Stated problem
Output the full material exactly as it appears here.

Material for this exercise
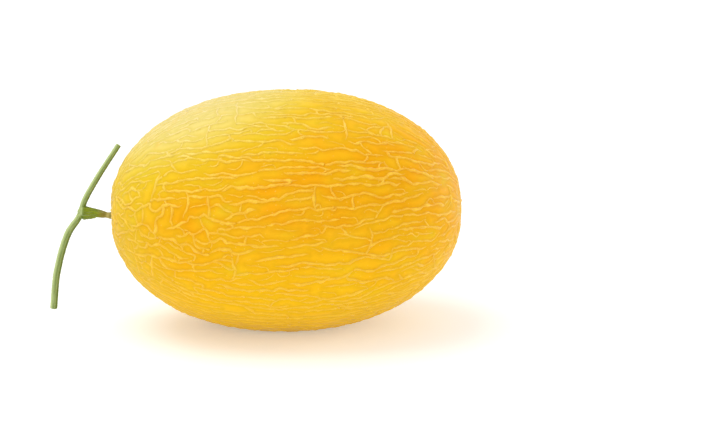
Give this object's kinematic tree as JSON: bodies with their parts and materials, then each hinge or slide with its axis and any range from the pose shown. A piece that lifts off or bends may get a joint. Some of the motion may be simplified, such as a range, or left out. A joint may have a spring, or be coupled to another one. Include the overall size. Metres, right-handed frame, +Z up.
{
  "type": "hami melon",
  "caption": "Whole hami melon lying on its side: a long golden fruit with a raised cork net, and a stalk that still holds a cut piece of its vine",
  "frame": {"origin": "middle of the flat ground spot under the fruit", "axes": "+X along the fruit from its stalk end to its blossom end, +Z up, +Y across it to complete a right-handed frame"},
  "size_m": [0.29, 0.1685, 0.168],
  "materials": {
    "rind": "satin",
    "stem": "matte"
  },
  "bodies": {
    "root": {"fruit": "rind", "stem": "stem"}
  },
  "joints": []
}
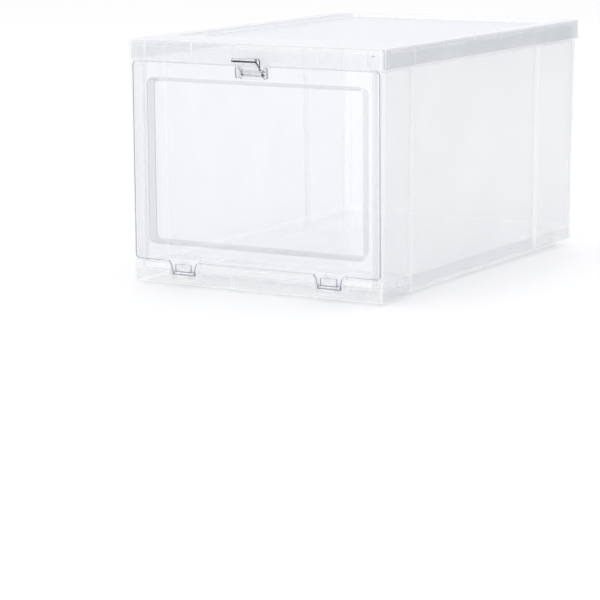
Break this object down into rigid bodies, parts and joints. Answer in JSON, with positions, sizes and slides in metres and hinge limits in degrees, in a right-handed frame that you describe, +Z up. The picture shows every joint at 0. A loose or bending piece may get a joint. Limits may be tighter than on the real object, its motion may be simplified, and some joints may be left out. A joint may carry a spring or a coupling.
{
  "type": "shoe box",
  "caption": "Stackable translucent shoe box with a press-fit ribbed lid and a clear drop-down front door held by a small lever latch",
  "frame": {"origin": "on the plane of the foot ring, under the middle of the object's overall box, which includes the latch's bead in front", "axes": "+X to the user's right, +Y from the door to the back wall, +Z up"},
  "size_m": [0.24, 0.3716, 0.202],
  "materials": {
    "body_plastic": "milky translucent polypropylene, satin",
    "lid_plastic": "milky translucent polypropylene, satin",
    "door_plastic": "clear polystyrene, polished",
    "latch_plastic": "clear polystyrene, polished"
  },
  "bodies": {
    "body": {"body": "body_plastic"},
    "lid": {"lid": "lid_plastic"},
    "door": {"door": "door_plastic"},
    "latch": {"latch": "latch_plastic"}
  },
  "joints": [
    {"name": "lid_lift", "type": "slide", "parent": "body", "child": "lid", "axis": [0, 0, 1], "range_m": [0, 0.015]},
    {"name": "door_hinge", "type": "hinge", "parent": "body", "child": "door", "pos_m": [0, -0.1704, 0.011], "axis": [1, 0, 0], "range_deg": [0, 90]},
    {"name": "latch_pivot", "type": "hinge", "parent": "door", "child": "latch", "pos_m": [0, -0.1709, 0.178], "axis": [1, 0, 0], "range_deg": [0, 60]}
  ]
}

Worked answer
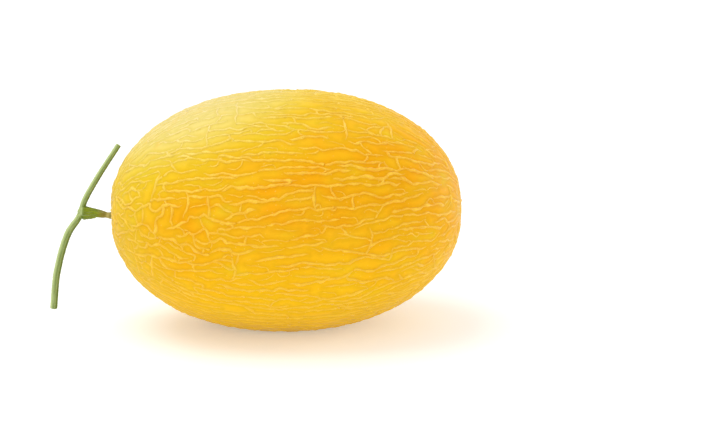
Give this object's kinematic tree as JSON: bodies with their parts and materials, then each hinge or slide with its axis and any range from the pose shown. A piece that lifts off or bends may get a joint. Some of the motion may be simplified, such as a range, or left out. A joint may have a spring, or be coupled to another one. Include the overall size. Metres, right-handed frame, +Z up.
{
  "type": "hami melon",
  "caption": "Whole hami melon lying on its side: a long golden fruit with a raised cork net, and a stalk that still holds a cut piece of its vine",
  "frame": {"origin": "middle of the flat ground spot under the fruit", "axes": "+X along the fruit from its stalk end to its blossom end, +Z up, +Y across it to complete a right-handed frame"},
  "size_m": [0.29, 0.1685, 0.168],
  "materials": {
    "rind": "satin",
    "stem": "matte"
  },
  "bodies": {
    "root": {"fruit": "rind", "stem": "stem"}
  },
  "joints": []
}
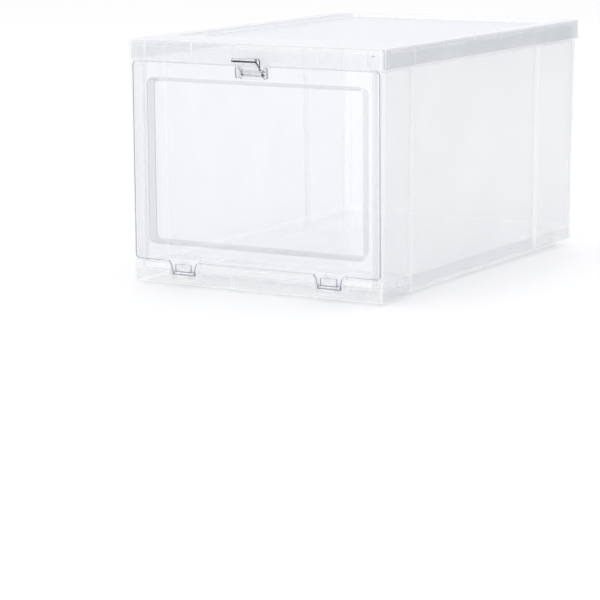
Break this object down into rigid bodies, parts and joints. Answer in JSON, with positions, sizes and slides in metres and hinge limits in degrees, in a right-handed frame that you describe, +Z up. The picture shows every joint at 0. A loose or bending piece may get a joint. Limits may be tighter than on the real object, its motion may be simplified, and some joints may be left out. A joint may carry a spring or a coupling.
{
  "type": "shoe box",
  "caption": "Stackable translucent shoe box with a press-fit ribbed lid and a clear drop-down front door held by a small lever latch",
  "frame": {"origin": "on the plane of the foot ring, under the middle of the object's overall box, which includes the latch's bead in front", "axes": "+X to the user's right, +Y from the door to the back wall, +Z up"},
  "size_m": [0.24, 0.3716, 0.202],
  "materials": {
    "body_plastic": "milky translucent polypropylene, satin",
    "lid_plastic": "milky translucent polypropylene, satin",
    "door_plastic": "clear polystyrene, polished",
    "latch_plastic": "clear polystyrene, polished"
  },
  "bodies": {
    "body": {"body": "body_plastic"},
    "lid": {"lid": "lid_plastic"},
    "door": {"door": "door_plastic"},
    "latch": {"latch": "latch_plastic"}
  },
  "joints": [
    {"name": "lid_lift", "type": "slide", "parent": "body", "child": "lid", "axis": [0, 0, 1], "range_m": [0, 0.015]},
    {"name": "door_hinge", "type": "hinge", "parent": "body", "child": "door", "pos_m": [0, -0.1704, 0.011], "axis": [1, 0, 0], "range_deg": [0, 90]},
    {"name": "latch_pivot", "type": "hinge", "parent": "door", "child": "latch", "pos_m": [0, -0.1709, 0.178], "axis": [1, 0, 0], "range_deg": [0, 60]}
  ]
}